— DATA —
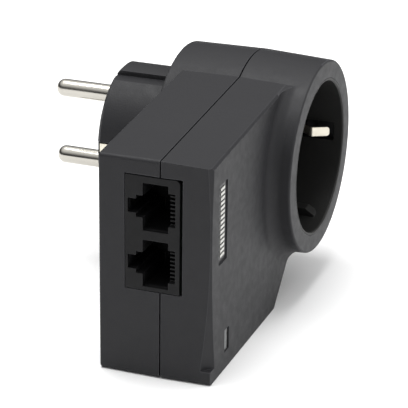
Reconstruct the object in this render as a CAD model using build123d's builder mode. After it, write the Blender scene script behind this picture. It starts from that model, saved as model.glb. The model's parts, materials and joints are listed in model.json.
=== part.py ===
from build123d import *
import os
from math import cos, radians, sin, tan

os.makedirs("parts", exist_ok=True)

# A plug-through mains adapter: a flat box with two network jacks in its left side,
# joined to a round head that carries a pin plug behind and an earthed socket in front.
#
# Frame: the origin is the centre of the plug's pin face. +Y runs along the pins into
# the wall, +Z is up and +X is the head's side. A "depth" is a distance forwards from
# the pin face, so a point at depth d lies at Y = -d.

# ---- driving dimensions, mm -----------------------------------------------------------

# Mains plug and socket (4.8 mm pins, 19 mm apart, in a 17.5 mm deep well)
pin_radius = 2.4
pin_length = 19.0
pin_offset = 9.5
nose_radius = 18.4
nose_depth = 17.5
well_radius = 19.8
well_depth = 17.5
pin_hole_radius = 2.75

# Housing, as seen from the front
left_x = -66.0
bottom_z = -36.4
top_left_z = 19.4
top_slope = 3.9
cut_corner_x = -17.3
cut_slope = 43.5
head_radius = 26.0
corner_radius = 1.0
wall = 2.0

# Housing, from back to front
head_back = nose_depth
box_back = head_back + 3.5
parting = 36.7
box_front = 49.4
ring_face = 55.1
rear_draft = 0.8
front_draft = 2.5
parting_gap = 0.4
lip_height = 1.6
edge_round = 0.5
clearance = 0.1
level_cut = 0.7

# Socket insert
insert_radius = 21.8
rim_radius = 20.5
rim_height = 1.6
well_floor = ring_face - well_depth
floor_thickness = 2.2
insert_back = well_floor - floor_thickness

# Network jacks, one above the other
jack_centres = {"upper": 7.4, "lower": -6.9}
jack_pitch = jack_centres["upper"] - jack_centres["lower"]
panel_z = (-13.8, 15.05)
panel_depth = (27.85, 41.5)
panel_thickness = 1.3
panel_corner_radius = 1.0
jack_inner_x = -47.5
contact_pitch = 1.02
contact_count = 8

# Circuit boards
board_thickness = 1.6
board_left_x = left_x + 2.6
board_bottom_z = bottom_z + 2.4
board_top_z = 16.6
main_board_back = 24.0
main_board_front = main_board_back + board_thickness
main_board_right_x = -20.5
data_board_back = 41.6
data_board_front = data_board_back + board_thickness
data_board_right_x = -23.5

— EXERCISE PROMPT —
Scan the listing above. Collect all lines with the word "parts".

— COMPLETE RESPONSE —
Reconstruct the object in this render as a CAD model using build123d's builder mode. After it, write the Blender scene script behind this picture. It starts from that model, saved as model.glb. The model's parts, materials and joints are listed in model.json.
os.makedirs("parts", exist_ok=True)